Columbia is Top Choice for Valve Replacement & CABG Surgery
The Society of Thoracic Surgeons (STS), a professional organization of cardiothoracic surgeons, has announced the results of their 2018 data collection. In three categories for heart procedures, Columbia University’s heart surgery team was recognized for its unparalleled quality and outcomes with the highest ranking available to any center. These categories include:
- Aortic Valve Replacement
- Combination Aortic Valve Replacement + Coronary Artery Bypass Grafting (CABG)
- Mitral Valve Repair
Columbia’s cardiac surgeons were also recognized for their surgical skills in two other categories:
- Combination Mitral Valve Repair & CABG
The pediatric heart surgeons at the NYP/Morgan Stanley Children’s Hospital of New York have also been recognized for their expertise and skill. The STS report highlights several milestones, most importantly among them is that the pediatric heart surgery team is one of only two centers in the United States with mortality statistics below the national average for advanced congenital heart procedures.
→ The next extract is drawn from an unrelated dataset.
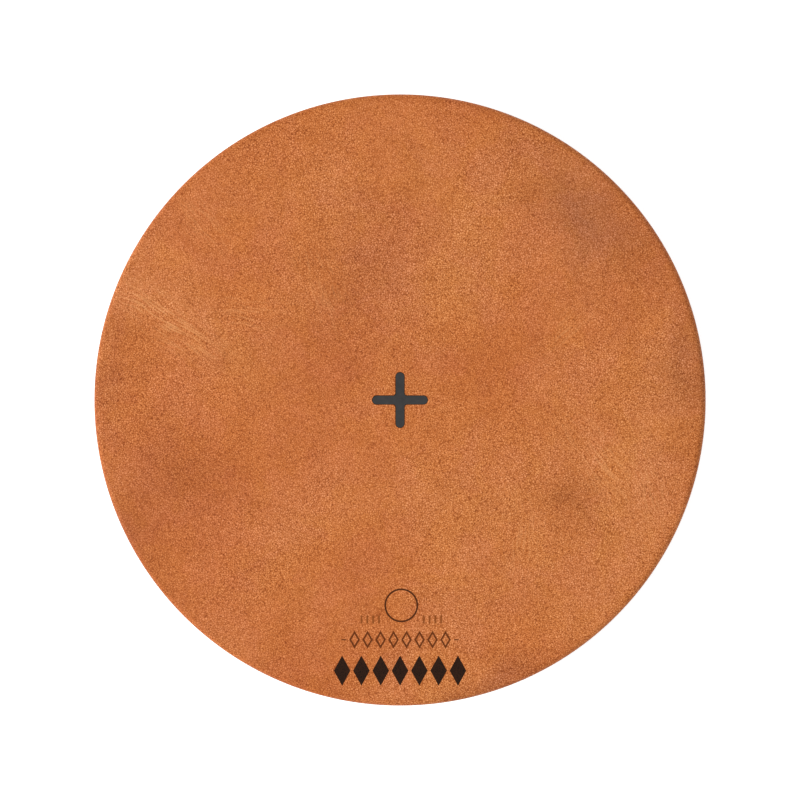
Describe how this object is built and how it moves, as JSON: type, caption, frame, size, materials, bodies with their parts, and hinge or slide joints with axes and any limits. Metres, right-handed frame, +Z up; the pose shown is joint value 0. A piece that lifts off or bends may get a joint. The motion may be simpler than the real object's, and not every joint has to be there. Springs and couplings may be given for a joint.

“Columbia/NYP cardiac surgery continues in its long-standing tradition of top-notch performance across a wide range of cardiac surgical subspecialties, such as valve surgery, aortic surgery, congenital heart surgery, pulmonary thrombendarterectomies, heart transplantation and CABG,” comments Emile M. Bacha, MD, Chief, Division of Cardiac, Thoracic & Vascular Surgery. “Every aspect of cardiovascular surgery is performed at the highest quality possible, and it shows in our outcomes.”
Each year, the STS analyzes voluntary data from heart surgery centers all over the country to help standardize the quality of heart care overall and recognize exceptional centers and surgeons for their work. The STS database report is considered the gold standard in cardiac outcomes measurement.
Why Do These Results Matter?
These results are important because they take data from more than 500 heart surgery centers across the country to determine the safety and quality of common heart procedures and the hospitals that provide this care. While nearly 70% of cardiac surgery programs in the United States volunteer their outcome information, comparing the data isn’t always straightforward because different centers take on different levels of complexity for each procedure.
“What the risk model attempts to do is it tends to correct for differences in patients and to account for random variation so that you not only find out the actual mortality, but you find out whether or not there is a significant difference between a surgeon, or a hospital and what the performance is generally in the state,” says Paul Kurlansky, MD, a cardiac surgeon at Columbia.
Patients and their families can use the public reporting website to search through centers and filter by each center’s respective score for CABG, AVR and combination CABG + AVR surgeries, which include a center’s overall score, and performance in terms of major surgical complications and efficacy.